Люциферов бунт Ивана Карамазова | страница 32
Возвращаясь к теме генеральной, стратегической значимости устойчивого тяготения Достоевского к реализму Священного Писания, постулирующего приоритет «вечного» в «насущном», подчеркнем еще раз, что для писателя это «насущное» было дорого и важно в своей самой что ни на есть безусловной реальности, что он, Достоевский, «в присущей его художественному видению библейской и евангельской символике… не мифологизировал, однако, и не мистифицировал реальную действительность»[72]. Вместе с тем, истоки многих из современных ему уже вполне реальных событий писатель-метафизик пытался угадывать в «символике древних книг»»[73]. Вот почему трагедия, которая произошла в Скотопригоньевске (место действия романа «Братья Карамазовы»), – это событие, которое нужно постигать не только и, может быть, не столько даже в контексте бедствий современной Достоевскому России как таковой, сколько в более широком контексте метафизического реализма библейской литературы, содействовавшего появлению в итоговом романе писателя глубинных, символических пластов во вполне земном, а потому, как может показаться, едва ли не только земном повествовании.

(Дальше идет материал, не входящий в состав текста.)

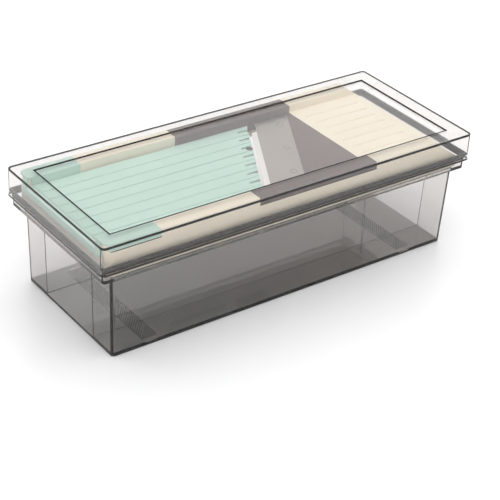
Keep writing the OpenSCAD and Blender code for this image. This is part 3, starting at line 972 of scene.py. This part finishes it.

Утвердившись, таким образом, в аксиоматическом для нас представлении о том, что Священное Писание определяет практически всё в романе «Братья Карамазовы» и что понимание этого является абсолютным условием адекватного восприятия неисчерпаемого смысла последнего шедевра Достоевского, мы хотим подчеркнуть, что механизм взаимодействия романа с текстом Библии только на первый взгляд может показаться простым и легко опознаваемым. Уяснить корректно разницу между фрагментом текста Библии в его внутрибиблейском самобытовании и тем же фрагментом, ставшим, скажем, цитатой внутри нового, принявшего его в себя и сколько-то подчинившего его себе текста (в нашем случае художественного текста), весьма непросто. Задача усложняется тем, что поэтическую структуру романа организуют (и управляют ею) не только очевидные библейские цитаты, но и иные формы бытования «чужого» слова, не менее значимые, чем прямые цитаты. На наш взгляд, в творческом арсенале Ф. М. Достоевского нет одного единственного какого-то способа в статусе «ведущего приема» интертекстуальной связи, в соответствии с которой писатель реализует библейскую образность. Для решения художественных и идейных задач Достоевский использует разнообразные аллюзийные средства и приемы, какими вводятся в массив текста «Братьев Карамазовых» образы и мотивы Священного Писания. Роман изобилует разного, именно разного рода аллюзийными отсылками (это могут быть не только цитаты, но и реминисценции, парафразы, аллюзии).